▸ **REQUIRED TASK**
Look in the material below for the line with "make_neck(yoke_frame)" and the line with "obj.parent = None", then set down exactly those two lines and all lines between, nothing more.

Begin GIVEN INFORMATION

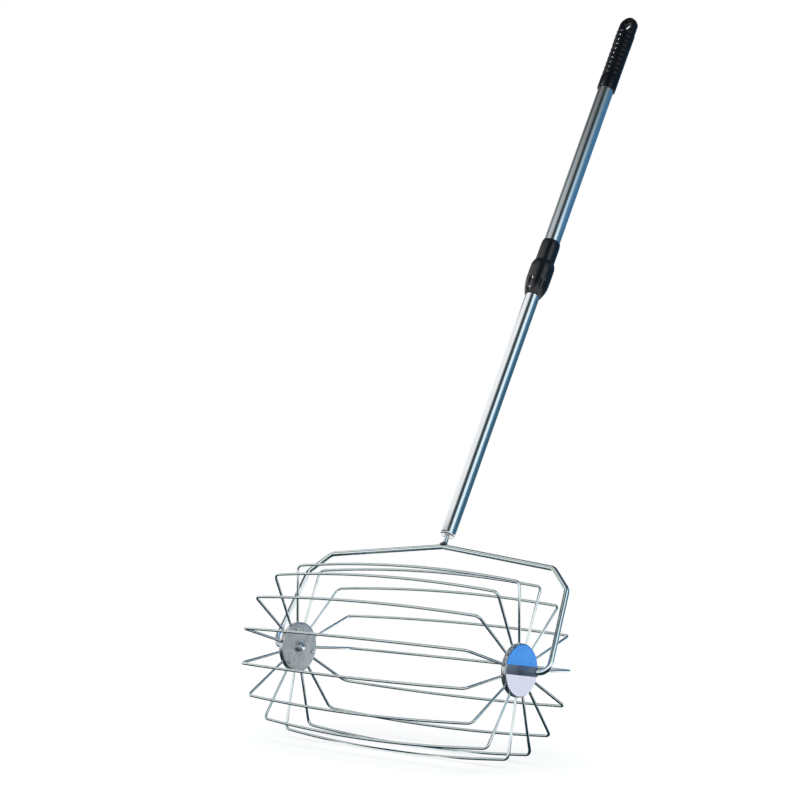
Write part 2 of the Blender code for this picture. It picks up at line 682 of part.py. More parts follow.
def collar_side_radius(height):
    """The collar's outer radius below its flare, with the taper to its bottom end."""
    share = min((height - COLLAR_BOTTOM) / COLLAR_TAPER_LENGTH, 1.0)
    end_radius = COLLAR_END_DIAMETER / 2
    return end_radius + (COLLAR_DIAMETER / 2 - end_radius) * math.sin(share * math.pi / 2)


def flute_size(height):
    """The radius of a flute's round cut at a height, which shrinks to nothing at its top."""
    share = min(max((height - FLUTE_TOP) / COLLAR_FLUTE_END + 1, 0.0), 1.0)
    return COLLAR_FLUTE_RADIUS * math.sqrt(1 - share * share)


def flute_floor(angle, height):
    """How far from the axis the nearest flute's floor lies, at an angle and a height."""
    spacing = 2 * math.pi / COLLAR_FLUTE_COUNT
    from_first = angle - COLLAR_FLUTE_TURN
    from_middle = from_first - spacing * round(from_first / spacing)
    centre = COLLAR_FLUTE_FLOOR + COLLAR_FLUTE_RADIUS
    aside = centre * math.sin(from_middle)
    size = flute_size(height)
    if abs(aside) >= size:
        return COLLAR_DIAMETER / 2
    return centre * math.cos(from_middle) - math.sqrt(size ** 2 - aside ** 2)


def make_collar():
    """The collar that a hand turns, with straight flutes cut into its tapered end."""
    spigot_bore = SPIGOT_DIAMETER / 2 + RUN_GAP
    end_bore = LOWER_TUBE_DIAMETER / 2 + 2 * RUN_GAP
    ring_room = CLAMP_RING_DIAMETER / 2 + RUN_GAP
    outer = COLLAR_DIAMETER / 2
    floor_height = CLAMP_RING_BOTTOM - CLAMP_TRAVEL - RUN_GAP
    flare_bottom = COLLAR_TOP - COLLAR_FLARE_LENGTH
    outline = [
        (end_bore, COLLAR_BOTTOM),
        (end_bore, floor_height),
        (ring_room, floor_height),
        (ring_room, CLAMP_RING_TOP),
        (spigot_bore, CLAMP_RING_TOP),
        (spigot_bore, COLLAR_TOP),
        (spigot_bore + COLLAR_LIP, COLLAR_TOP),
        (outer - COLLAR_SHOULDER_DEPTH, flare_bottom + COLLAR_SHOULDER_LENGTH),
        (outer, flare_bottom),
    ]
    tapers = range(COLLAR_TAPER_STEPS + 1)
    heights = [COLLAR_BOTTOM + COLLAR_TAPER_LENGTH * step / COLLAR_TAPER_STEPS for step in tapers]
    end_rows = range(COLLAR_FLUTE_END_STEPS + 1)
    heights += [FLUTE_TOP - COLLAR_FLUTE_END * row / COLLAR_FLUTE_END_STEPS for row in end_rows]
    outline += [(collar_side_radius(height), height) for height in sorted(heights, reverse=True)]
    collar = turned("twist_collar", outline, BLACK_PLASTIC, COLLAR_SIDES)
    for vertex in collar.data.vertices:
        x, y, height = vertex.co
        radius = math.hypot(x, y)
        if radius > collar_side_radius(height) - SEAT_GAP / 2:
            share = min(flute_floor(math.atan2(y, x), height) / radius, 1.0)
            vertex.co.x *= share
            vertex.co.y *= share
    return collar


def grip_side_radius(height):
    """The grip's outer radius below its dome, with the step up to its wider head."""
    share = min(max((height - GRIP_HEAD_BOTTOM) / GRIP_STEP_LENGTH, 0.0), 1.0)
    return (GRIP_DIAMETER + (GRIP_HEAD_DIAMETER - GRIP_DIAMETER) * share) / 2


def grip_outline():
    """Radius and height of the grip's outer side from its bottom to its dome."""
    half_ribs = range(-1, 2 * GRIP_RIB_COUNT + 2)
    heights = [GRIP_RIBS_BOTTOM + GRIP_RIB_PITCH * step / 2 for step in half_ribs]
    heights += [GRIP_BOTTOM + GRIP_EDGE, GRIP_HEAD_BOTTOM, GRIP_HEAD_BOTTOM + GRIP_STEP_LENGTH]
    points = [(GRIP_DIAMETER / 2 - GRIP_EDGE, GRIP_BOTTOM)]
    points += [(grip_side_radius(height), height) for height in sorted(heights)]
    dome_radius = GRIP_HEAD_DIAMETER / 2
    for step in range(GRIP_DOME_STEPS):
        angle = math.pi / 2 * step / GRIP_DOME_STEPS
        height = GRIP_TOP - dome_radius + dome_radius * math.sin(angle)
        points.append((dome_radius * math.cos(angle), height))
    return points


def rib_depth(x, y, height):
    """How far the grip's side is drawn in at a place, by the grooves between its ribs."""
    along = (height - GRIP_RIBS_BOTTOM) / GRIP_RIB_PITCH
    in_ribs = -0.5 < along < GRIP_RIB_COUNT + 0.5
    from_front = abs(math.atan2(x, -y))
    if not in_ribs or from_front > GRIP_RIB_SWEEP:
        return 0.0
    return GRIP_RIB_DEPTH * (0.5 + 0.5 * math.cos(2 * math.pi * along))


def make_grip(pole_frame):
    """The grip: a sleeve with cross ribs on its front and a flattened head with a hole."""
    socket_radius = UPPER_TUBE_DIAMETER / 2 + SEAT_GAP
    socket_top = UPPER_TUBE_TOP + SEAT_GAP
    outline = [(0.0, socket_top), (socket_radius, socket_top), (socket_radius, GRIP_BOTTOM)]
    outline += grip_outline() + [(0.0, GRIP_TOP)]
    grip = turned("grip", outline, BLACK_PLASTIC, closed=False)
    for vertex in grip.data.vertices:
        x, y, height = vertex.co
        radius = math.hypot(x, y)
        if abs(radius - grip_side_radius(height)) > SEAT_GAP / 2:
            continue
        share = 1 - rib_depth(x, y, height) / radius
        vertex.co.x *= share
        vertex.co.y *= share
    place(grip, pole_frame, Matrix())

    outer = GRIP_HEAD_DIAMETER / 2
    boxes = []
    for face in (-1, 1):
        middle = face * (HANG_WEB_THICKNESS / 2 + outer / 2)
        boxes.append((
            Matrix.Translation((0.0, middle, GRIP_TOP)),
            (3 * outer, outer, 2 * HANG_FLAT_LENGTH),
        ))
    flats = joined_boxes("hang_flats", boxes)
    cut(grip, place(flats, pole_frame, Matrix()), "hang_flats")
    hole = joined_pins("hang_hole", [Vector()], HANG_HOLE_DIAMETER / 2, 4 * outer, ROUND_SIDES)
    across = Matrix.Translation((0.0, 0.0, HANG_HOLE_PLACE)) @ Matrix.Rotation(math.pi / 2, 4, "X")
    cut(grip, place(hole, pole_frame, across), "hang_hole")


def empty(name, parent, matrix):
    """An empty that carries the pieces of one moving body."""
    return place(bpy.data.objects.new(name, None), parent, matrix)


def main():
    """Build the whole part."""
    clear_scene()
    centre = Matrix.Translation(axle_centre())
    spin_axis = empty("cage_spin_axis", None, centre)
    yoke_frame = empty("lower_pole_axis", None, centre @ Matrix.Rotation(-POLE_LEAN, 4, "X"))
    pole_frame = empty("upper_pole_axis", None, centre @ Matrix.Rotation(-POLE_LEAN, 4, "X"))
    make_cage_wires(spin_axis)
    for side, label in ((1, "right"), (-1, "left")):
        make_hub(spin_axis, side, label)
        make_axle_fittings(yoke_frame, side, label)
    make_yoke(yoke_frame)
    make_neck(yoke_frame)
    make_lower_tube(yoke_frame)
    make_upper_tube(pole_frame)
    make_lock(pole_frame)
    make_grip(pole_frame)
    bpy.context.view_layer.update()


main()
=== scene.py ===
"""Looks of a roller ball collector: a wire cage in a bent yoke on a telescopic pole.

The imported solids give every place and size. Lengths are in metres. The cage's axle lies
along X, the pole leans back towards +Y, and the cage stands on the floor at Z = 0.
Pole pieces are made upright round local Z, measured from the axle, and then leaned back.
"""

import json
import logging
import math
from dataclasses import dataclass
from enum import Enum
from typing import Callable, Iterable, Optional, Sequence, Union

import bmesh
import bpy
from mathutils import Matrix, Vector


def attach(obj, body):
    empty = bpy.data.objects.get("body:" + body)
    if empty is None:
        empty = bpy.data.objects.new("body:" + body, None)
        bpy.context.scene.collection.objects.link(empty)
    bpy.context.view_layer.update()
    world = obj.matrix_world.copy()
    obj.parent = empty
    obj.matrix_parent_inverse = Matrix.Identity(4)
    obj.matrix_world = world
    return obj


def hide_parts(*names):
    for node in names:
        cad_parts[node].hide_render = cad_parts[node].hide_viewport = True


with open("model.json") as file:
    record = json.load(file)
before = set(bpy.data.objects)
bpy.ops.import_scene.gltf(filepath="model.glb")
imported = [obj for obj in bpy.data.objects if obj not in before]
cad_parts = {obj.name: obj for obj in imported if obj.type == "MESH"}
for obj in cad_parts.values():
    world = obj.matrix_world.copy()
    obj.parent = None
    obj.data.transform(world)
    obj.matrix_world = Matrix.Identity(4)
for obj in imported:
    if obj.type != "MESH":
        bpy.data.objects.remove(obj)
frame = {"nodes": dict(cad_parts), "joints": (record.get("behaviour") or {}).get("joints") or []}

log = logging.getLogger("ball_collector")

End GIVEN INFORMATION

▸ **PROBLEM SOLUTION**
    make_neck(yoke_frame)
    make_lower_tube(yoke_frame)
    make_upper_tube(pole_frame)
    make_lock(pole_frame)
    make_grip(pole_frame)
    bpy.context.view_layer.update()


main()
=== scene.py ===
"""Looks of a roller ball collector: a wire cage in a bent yoke on a telescopic pole.

The imported solids give every place and size. Lengths are in metres. The cage's axle lies
along X, the pole leans back towards +Y, and the cage stands on the floor at Z = 0.
Pole pieces are made upright round local Z, measured from the axle, and then leaned back.
"""

import json
import logging
import math
from dataclasses import dataclass
from enum import Enum
from typing import Callable, Iterable, Optional, Sequence, Union

import bmesh
import bpy
from mathutils import Matrix, Vector


def attach(obj, body):
    empty = bpy.data.objects.get("body:" + body)
    if empty is None:
        empty = bpy.data.objects.new("body:" + body, None)
        bpy.context.scene.collection.objects.link(empty)
    bpy.context.view_layer.update()
    world = obj.matrix_world.copy()
    obj.parent = empty
    obj.matrix_parent_inverse = Matrix.Identity(4)
    obj.matrix_world = world
    return obj


def hide_parts(*names):
    for node in names:
        cad_parts[node].hide_render = cad_parts[node].hide_viewport = True


with open("model.json") as file:
    record = json.load(file)
before = set(bpy.data.objects)
bpy.ops.import_scene.gltf(filepath="model.glb")
imported = [obj for obj in bpy.data.objects if obj not in before]
cad_parts = {obj.name: obj for obj in imported if obj.type == "MESH"}
for obj in cad_parts.values():
    world = obj.matrix_world.copy()
    obj.parent = None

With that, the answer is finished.